In fact, there are only four (4) FUNCTIONS: 
 
  1. nominal – a noun or any group of words that can substitute for a noun (word, phrase, or clause) and serve nominal functions. In other words, they can do anything that a noun can do, including filling any of the common nominal slots in a sentence (subject, direct object, subject complement, or object of the preposition most commonly).
  2. adjectival – an adjective or any group of words that can substitute for an adjective (word, phrase, or clause) and perform adjectival functions. In other words, they can do anything that an adjective can do (modify nouns or nominals most commonly).
  3. adverbial – an adverb or any group of words that can substitute for an adverb (word, phrase, or clause) and perform adverbial functions. In other words, they can do anything that an adverb can do.
  4. main verb phrase (verbal) – the main verb of a clause plus its auxiliary or helping verbs in an unchanging order.
 In most cases, FORMS will only take one of the four FUNCTIONS listed above. As we will discuss throughout future chapters, a form will generally function the same way every time, whether we analyze at the word level, the phrase level, or the clause level. But our language is complex so it is important to remember that while some FORMS can only FUNCTION in certain ways, other FORMS can FUNCTION in multiple ways. For example, at the word level, structure-class words can only function as themselves (a definite article can only function as a  definite article, a preposition can only function as a preposition, etc.), and at the clause level, an independent clause can only function as an independent clause.
 
But phrases and form-class words can often function differently from their form. For example, in Chapter 2 we described the FUNCTION SLOTS of one form of a noun phrase:

This means that an adjectival can appear before and modify a noun. But another noun can fit into the adjectival function slot, such as the noun phrase BASEBALL BAT. If we analyze at the word level, the form of BASEBALL is a noun, but in this noun phrase its function is adjectival to modify BAT.
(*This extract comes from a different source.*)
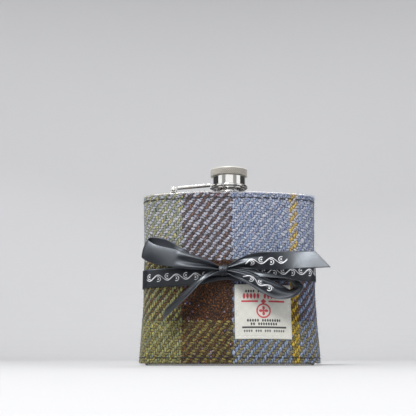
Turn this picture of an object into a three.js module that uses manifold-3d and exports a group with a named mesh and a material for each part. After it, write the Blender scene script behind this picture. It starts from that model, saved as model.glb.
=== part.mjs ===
// Hip flask: a curved pocket flask of stainless sheet with a captive screw cap, in a stitched tweed
// sleeve with a woven label, tied with a satin ribbon bow.
// Millimetres, +Z up, origin on the table under the middle of the base. The convex front faces -Y.

import * as THREE from 'three';
import { mergeVertices } from 'three/addons/utils/BufferGeometryUtils.js';
import Module from 'manifold-3d';

const wasm = await Module();
wasm.setup();

// ---------------------------------------------------------------- driving dimensions

// Steel body
const BODY_WIDTH = 94.4;
const BODY_DEPTH = 20;
const BEND_RADIUS = 98;          // of the body's middle surface, about an axis behind the flask
const CORNER_RADIUS = 8.5;       // of the four upright corners, seen from above
const END_FLAT = 1;              // least flat left between two corners at an end
const SHEET = 0.8;               // steel sheet of wall, base and shoulder
const BASE_HEIGHT = 1.8;         // pressed pan under the wall
const BASE_EDGE_RADIUS = 1.2;
const WALL_HEIGHT = 92.4;
const SHOULDER_EDGE_RADIUS = 1.6;

// Neck
const NECK_RADIUS = 6.7;
const NECK_WALL = 1;
const NECK_LENGTH = 10.4;
const NECK_FLANGE = 1.7;         // out from the tube
const NECK_FLANGE_THICKNESS = 0.8;

// Captive arm and its hinge
const HINGE_X = -31.6;
const KNUCKLE_RADIUS = 1.85;
const KNUCKLE_WIDTH = 2.7;       // the arm's own knuckle, between the bracket's two
const EAR_WIDTH = 1.6;           // each bracket knuckle
const PIN_RADIUS = 0.75;
const PIN_HEAD_RADIUS = 1.15;
const PIN_HEAD_THICKNESS = 0.45;
const FOOT_THICKNESS = 0.7;
const FOOT_REACH = 4.7;          // from the pin towards the neck
const FOOT_HEEL = 1.9;           // from the pin away from the neck
const ARM_WIDTH = 4.8;
const ARM_THICKNESS = 1.1;
const ARM_RISE = 1.95;           // the strip climbs by this much from the hinge to the cap
const RING_OVERHANG = 1.2;       // out past the cap's shank
const RING_THICKNESS = 1.2;

// Screw cap, sized outwards from the neck
const INSERT_WALL = 0.35;
const FERRULE_WALL = 0.41;       // at the groove where the arm's ring turns
const LIP_CATCH = 0.4;           // rolled edge that keeps the ring on, past the ring's bore
const SHANK_CATCH = 0.5;         // the shank above the groove, past the ring's bore
const HEAD_OVERHANG = 1.2;       // knurled head, out past the shank
const HEAD_HEIGHT = 3.8;
const HEAD_PLATE = 2.2;
const HEAD_EDGE_RADIUS = 0.45;
const SHANK_LENGTH = 5;
const UNDERCUT_WALL = 0.51;
const UNDERCUT_HEIGHT = 0.55;
const LIP_HEIGHT = 0.7;
const SEAL_THICKNESS = 1.15;

// Sleeve, label and thread
const SLEEVE_BOTTOM = 1.2;
const SLEEVE_OVER = 0.52;        // upper hem above the wall, round the shoulder's edge
const LINING_THICKNESS = 0.3;
const SLEEVE_FLARE = 3.3;        // outer face of the tweed, out from the steel, at the lower hem
const SLEEVE_WAIST = 1.35;       // the same where the ribbon pulls it in
const SLEEVE_HEAD = 2.0;         // and at the upper hem
const WAIST_LOW = 40;
const WAIST_HIGH = 62;
const STITCH_INSET = 3;          // stitch line to hem
const THREAD = 0.7;
const LABEL_WIDTH = 31.4;
const LABEL_HEIGHT = 29.6;
const LABEL_LEFT = 2.4;          // along the curved front, from the middle
const LABEL_BOTTOM = 13.9;
const LABEL_THICKNESS = 0.4;
const LABEL_STITCH_INSET = 1.3;
const LABEL_STITCH_WIDTH = 0.5;

// Ribbon
const RIBBON_WIDTH = 10.2;
const RIBBON_THICKNESS = 0.4;
const BAND_MIDDLE = 49.4;
const BAND_SLOPE = 0.046;        // the band climbs to the right
const KNOT_X = -3.8;
const KNOT_HALF = [3.2, 2.6, 4.2];
const KNOT_RISE = 1.3;           // above the band's middle

// Clearances
const SEAM_GAP = 0.04;           // between pieces that are welded, pressed or glued together
const PIN_CLEARANCE = 0.1;
const EAR_CLEARANCE = 0.15;
const RING_CLEARANCE = 0.15;
const RING_PLAY = 0.1;
const RISER_CLEARANCE = 0.45;    // arm to the cap's shank
const SEAL_CLEARANCE = 0.1;
const SOFT_GAP = 0.15;           // between cloth layers
const SWING_CLEARANCE = 1.15;    // round the neck, so that the cap can swing off it on the arm

// ---------------------------------------------------------------- places that follow from them

const wallBottom = BASE_HEIGHT + SEAM_GAP;
const wallTop = wallBottom + WALL_HEIGHT;
const shoulderBottom = wallTop + SEAM_GAP;
const shoulderTop = shoulderBottom + SHOULDER_EDGE_RADIUS;
const flangeBottom = shoulderTop + SEAM_GAP;
const sleeveTop = shoulderBottom + SLEEVE_OVER;
const neckTop = flangeBottom + NECK_LENGTH;
const neckBore = NECK_RADIUS - NECK_WALL;
const insertBore = NECK_RADIUS + SWING_CLEARANCE;
const insertOuter = insertBore + INSERT_WALL;
const ferruleBore = insertOuter + SEAM_GAP;
const undercutRadius = ferruleBore + UNDERCUT_WALL;
const grooveRadius = ferruleBore + FERRULE_WALL;
const ringInner = grooveRadius + RING_CLEARANCE;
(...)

But there are other nominal FUNCTION SLOTS that we may need to account for in analyzing our language, and these also appear in consistent places:

 
Object of the preposition – a preposition MUST be followed by a nominal object of the preposition (word, phrase, or clause):
 
Appositive – can precede, but generally follows directly after and renames another noun:

In many cases, the nominal appositive will take the form of a NOMINAL THAT-CLAUSE. And like these nominal function slots, an adjectival modifier will normally appear in specific places. In other words, since an adjectival modifies a nominal, it will normally appear either directly preceding or directly following the nominal that it is modifying. When analyzing for adjectivals, be careful not to stray too far from identifying the nominal that it is modifying. If you have to stray too far away, then what you are trying to identify might not be an adjectival.

When analyzing for nominals or adjectivals, the most effective test is the “substitution” test. If you can replace the questionable phrase (or clause) with the word “SOMETHING,“ you can normally argue that it is functioning nominally. It’s not quite as accurate for adjectivals, but you can try substituting the questionable phrase (or clause) with a single prototypical adjective. If you can do this, then you can assume that it is occupying an adjectival FUNCTION SLOT.

Finally, adverbial modifiers are almost always optional and can show up (or not) just about anywhere, although their FUNCTION SLOTS will appear most often at the beginning or the end of a clause or sentence. The two best tests for adverbials are DELETION and/or MOVEMENT. In other words, if you can delete the questionable phrase (or clause) and the clause or sentence still makes sense and retains the same basic meaning, then it is probably an adverbial. Likewise, if you can move the questionable phrase (or clause) to different parts of the clause/sentence it is in and the clause/sentence still makes sense, and retains the same basic meaning, then it is probably an adverbial.

In most cases, function slots will appear in consistent places in and around clauses (nominal slot – subject + MVP slot – main verb phrase). The simple graphic below represents ways that different FUNCTION SLOTS might fit together. Finally, the most important thing to remember is that a NOMINAL slot, an ADJECTIVAL slot, and an ADVERBIAL slot can each be filled by a word, a phrase, or a clause. The MVP slot can only be filled by a Main Verb Phrase.

We will explore examples for how this occurs in much more detail throughout the rest of this book.